__What the exercise asks__
Copy each line in which the string "this" occurs.

__Given records__
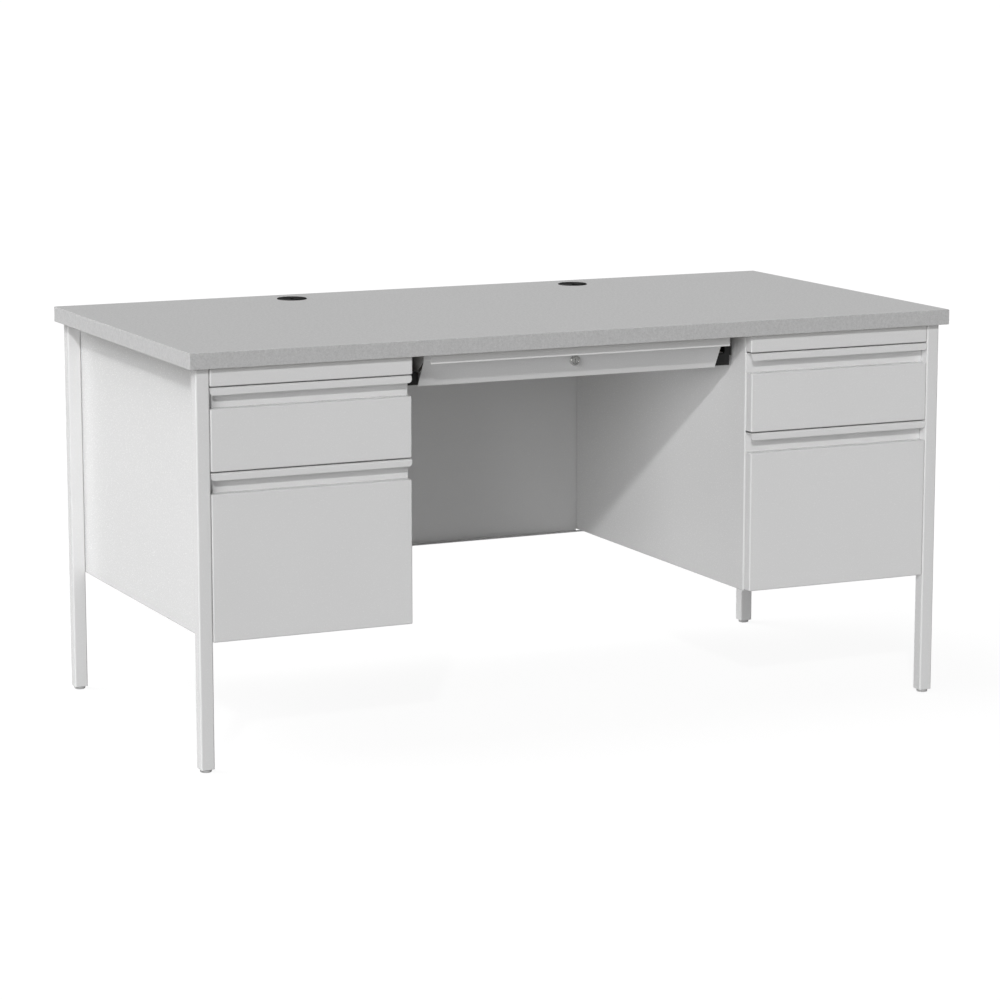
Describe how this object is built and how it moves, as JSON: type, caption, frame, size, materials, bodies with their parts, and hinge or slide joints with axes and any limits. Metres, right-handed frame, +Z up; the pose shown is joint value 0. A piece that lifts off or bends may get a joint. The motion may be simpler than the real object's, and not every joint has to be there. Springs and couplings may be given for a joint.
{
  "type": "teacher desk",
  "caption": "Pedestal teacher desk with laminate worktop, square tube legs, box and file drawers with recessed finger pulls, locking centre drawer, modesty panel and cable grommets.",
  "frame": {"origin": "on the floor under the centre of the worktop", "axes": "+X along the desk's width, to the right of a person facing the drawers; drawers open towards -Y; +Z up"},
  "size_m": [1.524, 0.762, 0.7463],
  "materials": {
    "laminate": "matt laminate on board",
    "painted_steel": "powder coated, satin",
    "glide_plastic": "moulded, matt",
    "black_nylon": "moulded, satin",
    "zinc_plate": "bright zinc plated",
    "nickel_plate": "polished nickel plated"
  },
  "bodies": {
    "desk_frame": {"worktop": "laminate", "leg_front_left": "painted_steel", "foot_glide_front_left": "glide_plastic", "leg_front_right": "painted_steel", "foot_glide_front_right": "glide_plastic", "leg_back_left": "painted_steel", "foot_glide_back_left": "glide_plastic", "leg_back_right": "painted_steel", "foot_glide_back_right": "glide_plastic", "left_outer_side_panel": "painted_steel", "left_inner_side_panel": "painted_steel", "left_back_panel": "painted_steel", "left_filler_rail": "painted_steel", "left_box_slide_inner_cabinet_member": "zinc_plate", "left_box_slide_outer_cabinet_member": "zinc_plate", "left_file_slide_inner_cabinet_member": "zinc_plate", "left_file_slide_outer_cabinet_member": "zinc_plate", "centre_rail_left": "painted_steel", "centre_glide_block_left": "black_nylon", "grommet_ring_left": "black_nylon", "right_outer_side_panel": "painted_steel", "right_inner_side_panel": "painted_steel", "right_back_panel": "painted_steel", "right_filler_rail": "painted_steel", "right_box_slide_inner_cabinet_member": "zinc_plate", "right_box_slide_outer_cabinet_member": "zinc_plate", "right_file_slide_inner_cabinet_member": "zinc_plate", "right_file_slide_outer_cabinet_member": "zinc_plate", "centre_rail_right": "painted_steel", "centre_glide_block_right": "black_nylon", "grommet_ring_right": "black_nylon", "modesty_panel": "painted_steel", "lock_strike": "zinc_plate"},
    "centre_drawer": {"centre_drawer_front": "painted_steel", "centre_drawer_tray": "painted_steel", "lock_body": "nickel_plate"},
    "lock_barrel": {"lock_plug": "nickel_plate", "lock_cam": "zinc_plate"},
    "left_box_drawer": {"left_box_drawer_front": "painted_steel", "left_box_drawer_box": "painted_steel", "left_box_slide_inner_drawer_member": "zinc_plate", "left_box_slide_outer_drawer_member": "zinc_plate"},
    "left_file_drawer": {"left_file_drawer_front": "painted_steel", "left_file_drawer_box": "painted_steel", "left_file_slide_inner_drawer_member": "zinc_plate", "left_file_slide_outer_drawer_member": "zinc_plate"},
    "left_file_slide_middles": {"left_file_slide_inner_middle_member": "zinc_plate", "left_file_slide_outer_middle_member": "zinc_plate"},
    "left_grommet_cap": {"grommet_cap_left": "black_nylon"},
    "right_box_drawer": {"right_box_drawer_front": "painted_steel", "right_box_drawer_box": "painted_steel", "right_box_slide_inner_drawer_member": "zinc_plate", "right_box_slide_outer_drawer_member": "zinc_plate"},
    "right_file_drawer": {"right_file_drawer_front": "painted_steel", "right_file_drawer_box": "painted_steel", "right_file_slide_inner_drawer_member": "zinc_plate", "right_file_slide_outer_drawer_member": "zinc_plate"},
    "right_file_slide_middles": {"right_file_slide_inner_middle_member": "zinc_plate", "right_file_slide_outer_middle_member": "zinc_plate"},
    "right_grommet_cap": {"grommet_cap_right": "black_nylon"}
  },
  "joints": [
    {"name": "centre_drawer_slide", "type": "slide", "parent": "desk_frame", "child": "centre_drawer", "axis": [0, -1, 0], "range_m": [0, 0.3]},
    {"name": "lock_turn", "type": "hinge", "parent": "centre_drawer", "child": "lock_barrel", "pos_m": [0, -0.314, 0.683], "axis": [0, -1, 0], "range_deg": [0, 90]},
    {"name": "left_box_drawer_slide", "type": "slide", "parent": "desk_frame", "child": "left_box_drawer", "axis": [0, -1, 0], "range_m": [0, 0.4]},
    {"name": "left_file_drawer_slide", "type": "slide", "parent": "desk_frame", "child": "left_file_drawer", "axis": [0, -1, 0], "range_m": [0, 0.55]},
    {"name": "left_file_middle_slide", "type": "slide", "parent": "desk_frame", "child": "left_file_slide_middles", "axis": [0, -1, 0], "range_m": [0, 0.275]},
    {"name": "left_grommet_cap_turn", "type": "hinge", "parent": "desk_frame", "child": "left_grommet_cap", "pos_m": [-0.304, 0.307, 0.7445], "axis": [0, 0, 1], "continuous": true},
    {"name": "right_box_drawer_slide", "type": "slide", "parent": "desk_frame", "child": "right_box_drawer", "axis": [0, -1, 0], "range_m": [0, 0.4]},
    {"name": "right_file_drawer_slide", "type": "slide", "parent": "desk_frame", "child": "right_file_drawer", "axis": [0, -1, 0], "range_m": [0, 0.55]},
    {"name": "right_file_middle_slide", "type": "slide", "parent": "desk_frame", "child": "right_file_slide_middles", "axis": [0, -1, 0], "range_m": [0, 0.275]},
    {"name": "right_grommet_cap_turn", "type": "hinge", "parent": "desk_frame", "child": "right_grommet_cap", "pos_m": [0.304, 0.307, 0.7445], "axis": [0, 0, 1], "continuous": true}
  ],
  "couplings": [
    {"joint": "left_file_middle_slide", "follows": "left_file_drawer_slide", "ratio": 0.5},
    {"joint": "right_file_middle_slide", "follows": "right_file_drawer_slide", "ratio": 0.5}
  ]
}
---
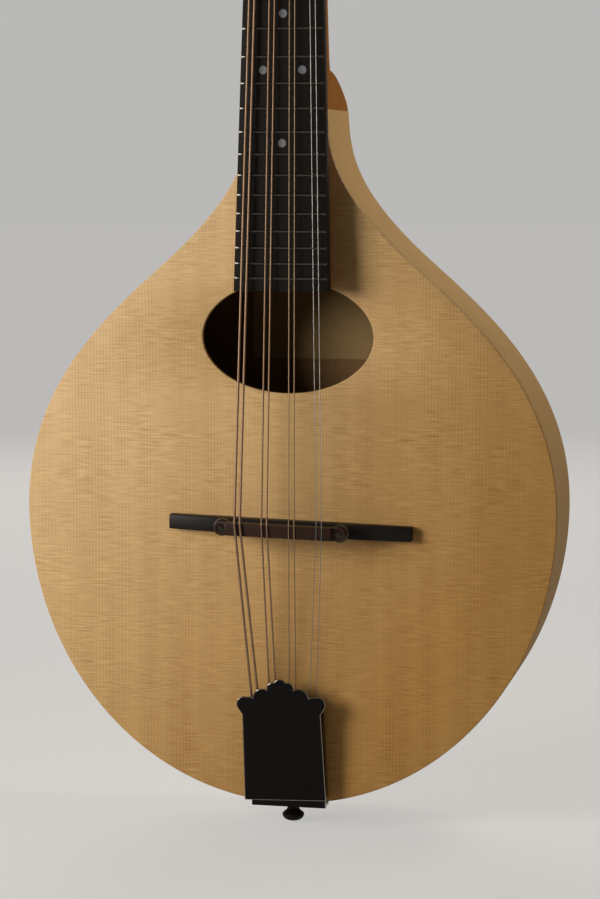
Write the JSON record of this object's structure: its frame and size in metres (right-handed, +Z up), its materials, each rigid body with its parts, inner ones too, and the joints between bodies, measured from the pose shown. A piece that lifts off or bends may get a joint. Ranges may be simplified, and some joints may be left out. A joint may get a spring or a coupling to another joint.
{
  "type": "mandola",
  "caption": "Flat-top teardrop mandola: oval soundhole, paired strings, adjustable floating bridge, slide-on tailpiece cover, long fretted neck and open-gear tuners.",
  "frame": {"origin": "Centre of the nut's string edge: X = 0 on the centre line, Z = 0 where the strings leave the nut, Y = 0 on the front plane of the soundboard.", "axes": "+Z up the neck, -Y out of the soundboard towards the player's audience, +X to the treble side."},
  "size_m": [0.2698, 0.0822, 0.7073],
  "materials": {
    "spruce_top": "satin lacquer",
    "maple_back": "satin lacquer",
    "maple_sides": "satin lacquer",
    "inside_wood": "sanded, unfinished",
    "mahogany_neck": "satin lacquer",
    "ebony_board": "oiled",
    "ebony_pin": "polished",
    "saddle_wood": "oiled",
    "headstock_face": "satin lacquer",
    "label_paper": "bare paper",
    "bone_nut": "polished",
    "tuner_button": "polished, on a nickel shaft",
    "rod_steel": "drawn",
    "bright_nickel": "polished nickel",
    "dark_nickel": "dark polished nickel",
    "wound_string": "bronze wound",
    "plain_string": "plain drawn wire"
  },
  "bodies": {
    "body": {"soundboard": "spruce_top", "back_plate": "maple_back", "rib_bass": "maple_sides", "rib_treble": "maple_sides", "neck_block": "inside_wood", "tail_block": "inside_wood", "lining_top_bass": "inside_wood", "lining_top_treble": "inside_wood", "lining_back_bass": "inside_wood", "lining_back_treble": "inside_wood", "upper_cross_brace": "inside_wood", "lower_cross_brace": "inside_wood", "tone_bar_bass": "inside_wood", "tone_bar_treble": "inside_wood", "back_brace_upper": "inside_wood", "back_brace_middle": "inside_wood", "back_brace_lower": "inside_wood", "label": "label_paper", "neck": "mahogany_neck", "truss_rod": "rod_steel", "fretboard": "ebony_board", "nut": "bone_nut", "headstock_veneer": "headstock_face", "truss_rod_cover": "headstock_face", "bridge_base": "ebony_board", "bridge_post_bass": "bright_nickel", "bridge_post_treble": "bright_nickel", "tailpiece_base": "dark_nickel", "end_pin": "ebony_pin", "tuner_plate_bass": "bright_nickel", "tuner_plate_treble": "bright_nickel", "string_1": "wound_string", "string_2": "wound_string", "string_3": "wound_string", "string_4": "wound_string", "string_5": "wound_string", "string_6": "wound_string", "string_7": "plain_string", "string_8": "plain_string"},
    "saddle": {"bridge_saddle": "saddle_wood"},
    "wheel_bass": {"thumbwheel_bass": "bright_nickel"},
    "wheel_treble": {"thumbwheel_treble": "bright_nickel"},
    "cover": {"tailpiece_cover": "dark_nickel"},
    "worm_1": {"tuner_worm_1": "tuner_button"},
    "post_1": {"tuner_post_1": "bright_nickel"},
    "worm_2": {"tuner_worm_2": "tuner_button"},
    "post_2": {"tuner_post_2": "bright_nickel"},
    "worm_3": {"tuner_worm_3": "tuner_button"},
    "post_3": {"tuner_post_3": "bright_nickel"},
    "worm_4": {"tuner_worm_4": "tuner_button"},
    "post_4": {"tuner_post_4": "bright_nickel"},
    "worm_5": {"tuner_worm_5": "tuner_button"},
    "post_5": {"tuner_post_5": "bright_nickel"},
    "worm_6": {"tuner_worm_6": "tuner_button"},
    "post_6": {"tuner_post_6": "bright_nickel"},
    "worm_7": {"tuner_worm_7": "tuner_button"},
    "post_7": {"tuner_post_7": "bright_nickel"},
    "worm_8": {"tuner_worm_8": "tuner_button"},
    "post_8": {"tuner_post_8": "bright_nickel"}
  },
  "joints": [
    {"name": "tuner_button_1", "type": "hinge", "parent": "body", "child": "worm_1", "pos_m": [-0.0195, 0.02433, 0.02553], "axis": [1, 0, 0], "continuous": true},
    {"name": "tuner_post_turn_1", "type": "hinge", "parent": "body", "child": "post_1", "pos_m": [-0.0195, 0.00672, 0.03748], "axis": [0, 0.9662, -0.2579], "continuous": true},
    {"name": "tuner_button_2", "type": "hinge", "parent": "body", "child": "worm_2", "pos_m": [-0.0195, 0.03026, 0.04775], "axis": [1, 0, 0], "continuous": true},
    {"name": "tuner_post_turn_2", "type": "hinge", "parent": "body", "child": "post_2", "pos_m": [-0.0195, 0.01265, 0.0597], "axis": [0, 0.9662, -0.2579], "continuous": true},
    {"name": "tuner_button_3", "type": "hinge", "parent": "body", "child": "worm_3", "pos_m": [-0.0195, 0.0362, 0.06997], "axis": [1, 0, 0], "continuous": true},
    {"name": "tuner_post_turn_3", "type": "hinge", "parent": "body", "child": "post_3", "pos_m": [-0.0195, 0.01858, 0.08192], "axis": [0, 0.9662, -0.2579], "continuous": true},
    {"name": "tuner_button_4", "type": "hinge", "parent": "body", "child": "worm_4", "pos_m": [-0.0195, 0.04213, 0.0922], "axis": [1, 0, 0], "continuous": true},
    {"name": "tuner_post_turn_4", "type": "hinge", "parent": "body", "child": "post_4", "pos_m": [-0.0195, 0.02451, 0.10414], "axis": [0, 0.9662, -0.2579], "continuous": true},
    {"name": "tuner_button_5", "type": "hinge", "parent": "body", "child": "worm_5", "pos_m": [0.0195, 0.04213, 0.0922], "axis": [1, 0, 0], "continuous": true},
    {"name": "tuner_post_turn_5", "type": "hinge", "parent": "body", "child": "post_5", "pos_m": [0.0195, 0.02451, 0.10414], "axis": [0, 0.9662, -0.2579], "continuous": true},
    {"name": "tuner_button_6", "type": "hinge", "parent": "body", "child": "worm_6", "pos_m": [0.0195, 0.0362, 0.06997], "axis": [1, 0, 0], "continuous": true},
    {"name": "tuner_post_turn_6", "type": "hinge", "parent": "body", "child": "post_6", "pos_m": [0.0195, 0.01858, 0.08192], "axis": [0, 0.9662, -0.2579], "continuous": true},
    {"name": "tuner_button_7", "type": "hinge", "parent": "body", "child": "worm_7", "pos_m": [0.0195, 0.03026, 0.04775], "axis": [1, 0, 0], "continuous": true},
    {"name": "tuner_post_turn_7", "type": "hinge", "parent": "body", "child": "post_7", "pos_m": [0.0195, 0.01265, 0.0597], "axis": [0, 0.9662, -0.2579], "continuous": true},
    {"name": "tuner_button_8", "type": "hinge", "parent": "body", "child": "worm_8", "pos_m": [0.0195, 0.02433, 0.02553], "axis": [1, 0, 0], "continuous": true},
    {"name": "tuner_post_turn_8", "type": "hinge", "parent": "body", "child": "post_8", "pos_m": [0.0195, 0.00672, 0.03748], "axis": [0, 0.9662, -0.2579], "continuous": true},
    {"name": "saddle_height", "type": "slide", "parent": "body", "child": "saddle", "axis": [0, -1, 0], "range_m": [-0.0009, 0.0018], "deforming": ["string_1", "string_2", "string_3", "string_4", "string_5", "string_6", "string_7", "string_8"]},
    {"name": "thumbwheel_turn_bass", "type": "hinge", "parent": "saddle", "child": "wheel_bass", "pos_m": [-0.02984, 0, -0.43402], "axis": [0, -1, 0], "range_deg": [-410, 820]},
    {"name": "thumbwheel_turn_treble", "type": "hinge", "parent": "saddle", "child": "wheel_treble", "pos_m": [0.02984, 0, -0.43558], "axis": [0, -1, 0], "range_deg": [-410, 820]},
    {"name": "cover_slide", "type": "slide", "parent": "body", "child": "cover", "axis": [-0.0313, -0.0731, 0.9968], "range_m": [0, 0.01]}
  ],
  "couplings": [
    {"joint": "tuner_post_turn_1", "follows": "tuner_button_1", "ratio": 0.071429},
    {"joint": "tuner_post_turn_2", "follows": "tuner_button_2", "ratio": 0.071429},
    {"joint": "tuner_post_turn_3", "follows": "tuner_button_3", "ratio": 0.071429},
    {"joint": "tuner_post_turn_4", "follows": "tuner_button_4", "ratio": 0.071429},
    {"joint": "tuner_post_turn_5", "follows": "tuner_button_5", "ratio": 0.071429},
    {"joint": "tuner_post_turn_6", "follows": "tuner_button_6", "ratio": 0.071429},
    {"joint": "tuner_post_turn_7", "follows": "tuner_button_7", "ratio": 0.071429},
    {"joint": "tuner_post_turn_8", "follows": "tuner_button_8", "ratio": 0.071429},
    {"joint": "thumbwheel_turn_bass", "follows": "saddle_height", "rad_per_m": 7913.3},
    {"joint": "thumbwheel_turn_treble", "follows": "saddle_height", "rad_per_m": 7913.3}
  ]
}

__Complete response__
Describe how this object is built and how it moves, as JSON: type, caption, frame, size, materials, bodies with their parts, and hinge or slide joints with axes and any limits. Metres, right-handed frame, +Z up; the pose shown is joint value 0. A piece that lifts off or bends may get a joint. The motion may be simpler than the real object's, and not every joint has to be there. Springs and couplings may be given for a joint.
Write the JSON record of this object's structure: its frame and size in metres (right-handed, +Z up), its materials, each rigid body with its parts, inner ones too, and the joints between bodies, measured from the pose shown. A piece that lifts off or bends may get a joint. Ranges may be simplified, and some joints may be left out. A joint may get a spring or a coupling to another joint.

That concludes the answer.